Commented on 5-21-2010 At 12:48 am
 

yea very very good info..

Commented on 5-24-2010 At 08:16 pm
 

Awesome info. I will have to keep some of these in mind on my next purchase...

Commented on 5-27-2010 At 10:48 am
 

you have got to be shitting me.....

Commented on 3-8-2011 At 05:49 pm
 

some good advice in both the article and also in other comments that have been posted here. Intimidate the seller that's a pretty good one.

Commented on 3-20-2011 At 02:27 pm
 

Amen brother...also, Harley started stamping the serial numbers on the frame as well as the crankcase in 1970. You wanna be sure they match because the title follows the frame. If the engine# is different you'll need a separate bill of sale for it...How do you think I know that?

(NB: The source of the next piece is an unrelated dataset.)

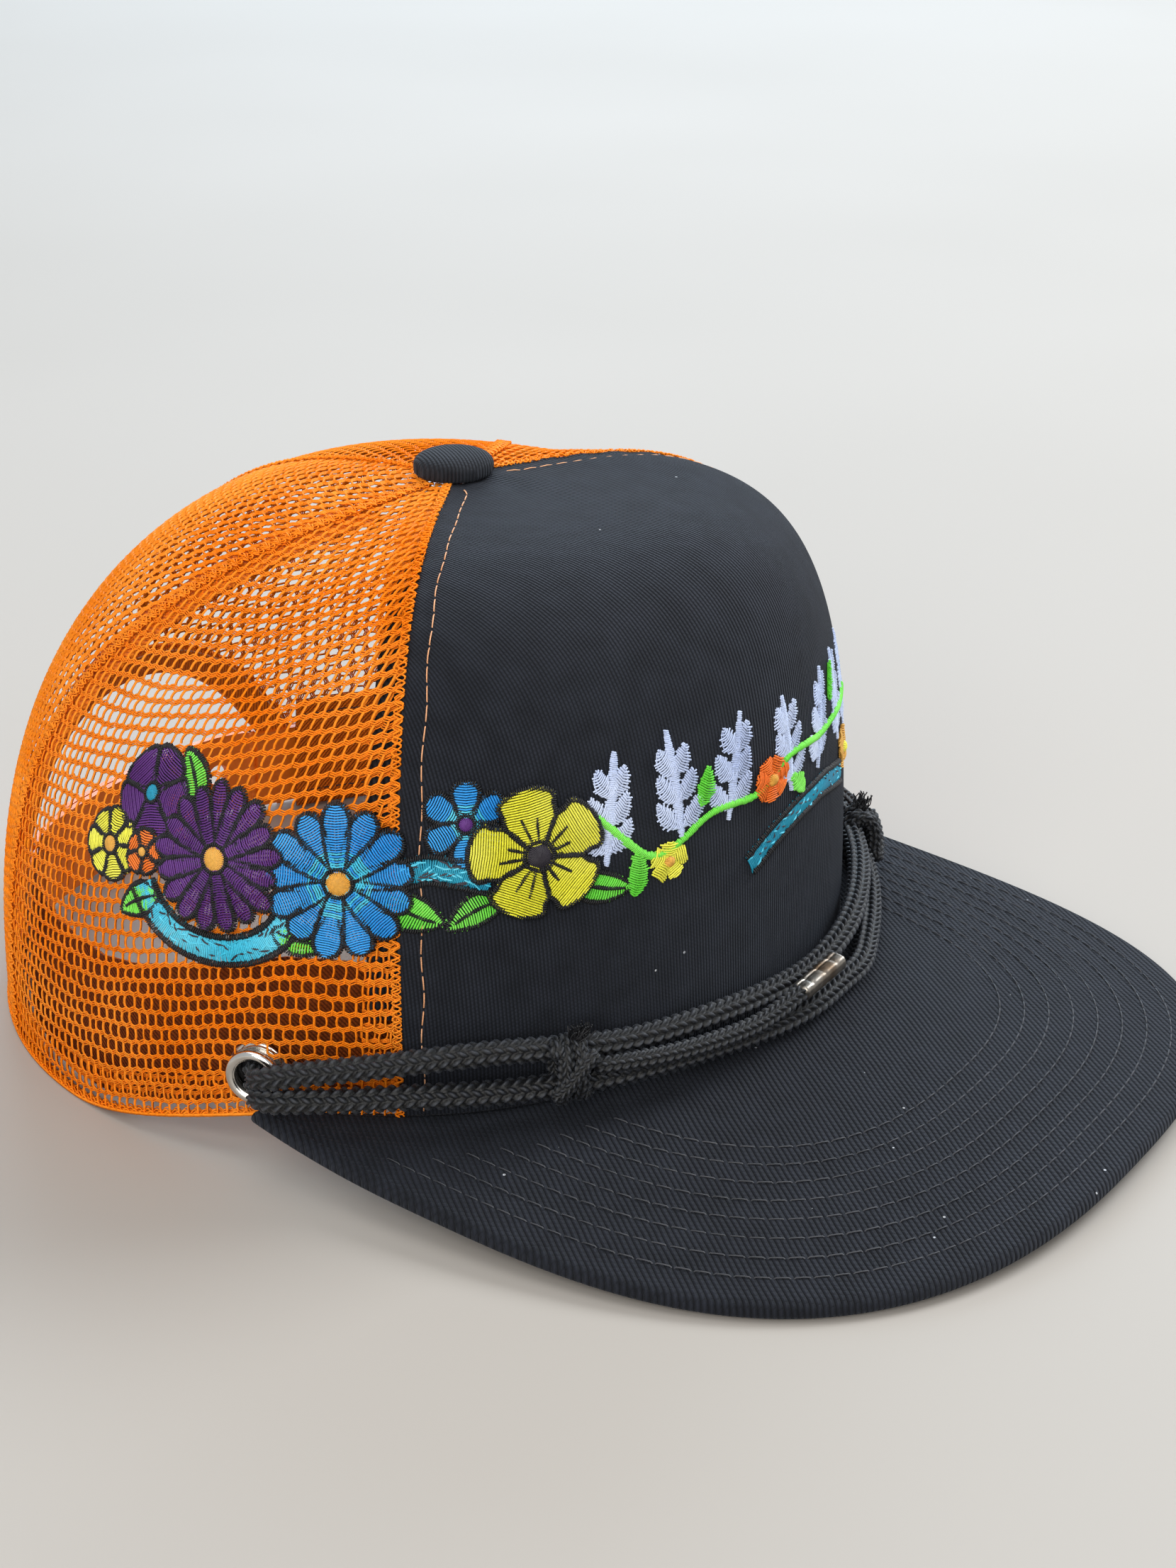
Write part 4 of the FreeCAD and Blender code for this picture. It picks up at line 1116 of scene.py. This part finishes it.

Doh!

Commented on 3-24-2011 At 08:37 pm
 

If you want a bunch of Lowballers to call, put it on Craigslist... If you have trouble getting your price, have a 1%er help you "convince" them (works for buyer OR seller) LOL!!

Commented on 3-28-2011 At 03:09 pm
 

Keep your emotions out of the deal. Walk away is great advice and be honest with yourself about what you KNOW and what you can do. If it does not RUN, treat it like it needs everything. I think every bike I ever bought was "just rebuilt". Some were and some WERE about to be.......
Remember guys, it's a buyers market right now for most bikes. Use it to your advantage. Happy hunting.

Commented on 1-29-2013 At 06:27 am
 

Nice guidelines, I did all except the vin check...even if it comes with paperwork, run the VIN! I didn't and I've been crying myself to sleep for a month now after a two year build.

Commented on 7-9-2013 At 11:14 am
 

damn Zemag thats lame lol but now you know right i never thought bout carfax but nows a great time to do it!!

Commented on 8-17-2013 At 05:01 pm
 

Good advice in the article. "It ran good when parked" when was that? yesterday, last month ten years ago. Another good one you hear is "No title, but you can get one easy. All ya have to do is file for a lost title..." never fall for this, if was so easy they would have done it already.
"I'm selling this for friend." Okay, I should be dealing with your friend then, where is he?
So you have a title, why is it not your name on the title?